→ Source material
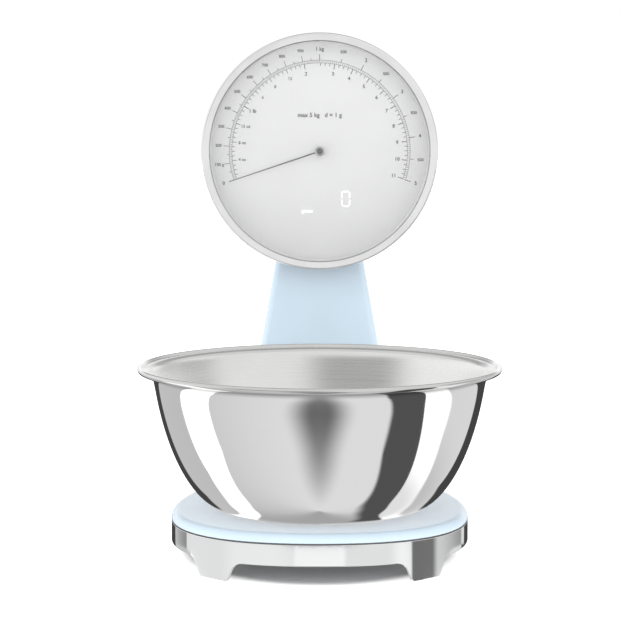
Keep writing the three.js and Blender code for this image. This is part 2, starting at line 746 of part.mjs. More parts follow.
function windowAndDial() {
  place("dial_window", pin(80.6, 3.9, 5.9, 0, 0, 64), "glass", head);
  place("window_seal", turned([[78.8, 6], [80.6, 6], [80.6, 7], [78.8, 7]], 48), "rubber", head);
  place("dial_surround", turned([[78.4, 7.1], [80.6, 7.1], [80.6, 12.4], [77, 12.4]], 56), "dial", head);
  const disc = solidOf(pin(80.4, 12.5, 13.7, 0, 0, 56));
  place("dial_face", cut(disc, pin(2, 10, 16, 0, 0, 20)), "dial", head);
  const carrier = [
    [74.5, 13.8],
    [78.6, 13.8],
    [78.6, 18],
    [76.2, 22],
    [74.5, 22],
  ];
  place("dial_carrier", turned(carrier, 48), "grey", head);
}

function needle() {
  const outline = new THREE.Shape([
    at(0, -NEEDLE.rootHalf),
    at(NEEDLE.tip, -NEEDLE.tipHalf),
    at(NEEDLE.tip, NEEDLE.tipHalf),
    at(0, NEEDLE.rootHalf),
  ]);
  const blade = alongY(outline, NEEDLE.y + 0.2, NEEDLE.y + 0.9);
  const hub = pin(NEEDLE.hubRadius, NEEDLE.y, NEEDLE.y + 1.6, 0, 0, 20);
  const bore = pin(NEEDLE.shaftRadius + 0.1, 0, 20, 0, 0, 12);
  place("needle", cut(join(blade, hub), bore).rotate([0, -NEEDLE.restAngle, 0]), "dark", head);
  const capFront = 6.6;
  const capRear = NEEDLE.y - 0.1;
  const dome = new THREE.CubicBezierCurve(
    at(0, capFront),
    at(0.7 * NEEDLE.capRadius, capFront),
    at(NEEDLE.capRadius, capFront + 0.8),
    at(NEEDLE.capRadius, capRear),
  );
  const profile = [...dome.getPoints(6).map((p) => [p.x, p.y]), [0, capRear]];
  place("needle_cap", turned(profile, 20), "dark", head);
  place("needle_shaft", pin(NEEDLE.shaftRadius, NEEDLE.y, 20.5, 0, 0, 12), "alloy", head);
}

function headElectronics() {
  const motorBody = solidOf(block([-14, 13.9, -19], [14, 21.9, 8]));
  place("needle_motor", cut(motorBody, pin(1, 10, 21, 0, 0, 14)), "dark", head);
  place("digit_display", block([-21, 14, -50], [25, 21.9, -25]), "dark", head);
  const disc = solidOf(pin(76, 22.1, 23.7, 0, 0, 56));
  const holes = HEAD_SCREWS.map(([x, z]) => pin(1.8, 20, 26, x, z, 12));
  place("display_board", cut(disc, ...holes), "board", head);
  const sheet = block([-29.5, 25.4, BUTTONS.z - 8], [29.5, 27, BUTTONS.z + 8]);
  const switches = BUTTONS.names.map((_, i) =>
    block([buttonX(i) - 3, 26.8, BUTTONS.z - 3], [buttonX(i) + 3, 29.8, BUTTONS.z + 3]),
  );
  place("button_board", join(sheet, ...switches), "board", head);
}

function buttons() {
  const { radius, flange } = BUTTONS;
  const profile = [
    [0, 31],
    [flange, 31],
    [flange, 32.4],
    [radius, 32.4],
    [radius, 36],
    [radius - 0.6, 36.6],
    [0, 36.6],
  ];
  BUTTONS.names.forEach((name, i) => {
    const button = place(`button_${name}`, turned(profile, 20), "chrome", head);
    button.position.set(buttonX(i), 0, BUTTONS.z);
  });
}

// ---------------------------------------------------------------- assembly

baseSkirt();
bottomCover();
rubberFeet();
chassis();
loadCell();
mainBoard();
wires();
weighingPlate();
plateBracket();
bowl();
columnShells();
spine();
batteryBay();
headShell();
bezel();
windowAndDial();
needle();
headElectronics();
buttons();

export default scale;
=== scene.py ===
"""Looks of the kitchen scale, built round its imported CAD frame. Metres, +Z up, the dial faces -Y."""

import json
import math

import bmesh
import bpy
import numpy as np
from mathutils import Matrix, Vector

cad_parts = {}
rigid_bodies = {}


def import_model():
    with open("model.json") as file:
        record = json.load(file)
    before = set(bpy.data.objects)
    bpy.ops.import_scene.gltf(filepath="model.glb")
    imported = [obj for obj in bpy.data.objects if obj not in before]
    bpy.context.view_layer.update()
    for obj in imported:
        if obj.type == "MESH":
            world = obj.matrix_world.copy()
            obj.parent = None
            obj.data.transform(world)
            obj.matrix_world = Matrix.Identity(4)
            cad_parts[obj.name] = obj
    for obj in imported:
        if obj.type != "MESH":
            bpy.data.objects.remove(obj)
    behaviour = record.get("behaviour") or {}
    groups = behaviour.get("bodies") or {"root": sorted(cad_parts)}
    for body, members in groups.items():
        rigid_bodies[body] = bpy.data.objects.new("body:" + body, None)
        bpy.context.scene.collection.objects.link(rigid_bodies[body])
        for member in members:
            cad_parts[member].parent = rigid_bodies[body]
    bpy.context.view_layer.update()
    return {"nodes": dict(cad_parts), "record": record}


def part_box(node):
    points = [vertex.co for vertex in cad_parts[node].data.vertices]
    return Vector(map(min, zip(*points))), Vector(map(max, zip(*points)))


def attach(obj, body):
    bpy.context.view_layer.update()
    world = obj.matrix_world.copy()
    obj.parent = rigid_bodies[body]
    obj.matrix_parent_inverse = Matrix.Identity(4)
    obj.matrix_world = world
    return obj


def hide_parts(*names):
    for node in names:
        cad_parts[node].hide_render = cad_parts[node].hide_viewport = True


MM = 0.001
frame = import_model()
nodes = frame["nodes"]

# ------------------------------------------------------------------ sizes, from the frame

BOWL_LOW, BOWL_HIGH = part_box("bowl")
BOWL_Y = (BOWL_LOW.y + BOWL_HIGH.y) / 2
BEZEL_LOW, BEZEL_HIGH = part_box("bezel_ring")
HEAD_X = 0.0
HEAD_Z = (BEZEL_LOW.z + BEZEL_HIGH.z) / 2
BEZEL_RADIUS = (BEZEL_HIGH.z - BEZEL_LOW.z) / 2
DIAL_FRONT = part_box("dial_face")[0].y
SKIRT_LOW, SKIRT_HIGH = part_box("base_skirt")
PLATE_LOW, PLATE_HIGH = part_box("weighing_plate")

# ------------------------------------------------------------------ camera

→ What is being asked
All lines in the listing above from the line containing "baseSkirt();" to the line containing "for node in", inclusive, should be retyped exactly; no other lines should appear.

→ Answer in full
baseSkirt();
bottomCover();
rubberFeet();
chassis();
loadCell();
mainBoard();
wires();
weighingPlate();
plateBracket();
bowl();
columnShells();
spine();
batteryBay();
headShell();
bezel();
windowAndDial();
needle();
headElectronics();
buttons();

export default scale;
=== scene.py ===
"""Looks of the kitchen scale, built round its imported CAD frame. Metres, +Z up, the dial faces -Y."""

import json
import math

import bmesh
import bpy
import numpy as np
from mathutils import Matrix, Vector

cad_parts = {}
rigid_bodies = {}


def import_model():
    with open("model.json") as file:
        record = json.load(file)
    before = set(bpy.data.objects)
    bpy.ops.import_scene.gltf(filepath="model.glb")
    imported = [obj for obj in bpy.data.objects if obj not in before]
    bpy.context.view_layer.update()
    for obj in imported:
        if obj.type == "MESH":
            world = obj.matrix_world.copy()
            obj.parent = None
            obj.data.transform(world)
            obj.matrix_world = Matrix.Identity(4)
            cad_parts[obj.name] = obj
    for obj in imported:
        if obj.type != "MESH":
            bpy.data.objects.remove(obj)
    behaviour = record.get("behaviour") or {}
    groups = behaviour.get("bodies") or {"root": sorted(cad_parts)}
    for body, members in groups.items():
        rigid_bodies[body] = bpy.data.objects.new("body:" + body, None)
        bpy.context.scene.collection.objects.link(rigid_bodies[body])
        for member in members:
            cad_parts[member].parent = rigid_bodies[body]
    bpy.context.view_layer.update()
    return {"nodes": dict(cad_parts), "record": record}


def part_box(node):
    points = [vertex.co for vertex in cad_parts[node].data.vertices]
    return Vector(map(min, zip(*points))), Vector(map(max, zip(*points)))


def attach(obj, body):
    bpy.context.view_layer.update()
    world = obj.matrix_world.copy()
    obj.parent = rigid_bodies[body]
    obj.matrix_parent_inverse = Matrix.Identity(4)
    obj.matrix_world = world
    return obj


def hide_parts(*names):
    for node in names:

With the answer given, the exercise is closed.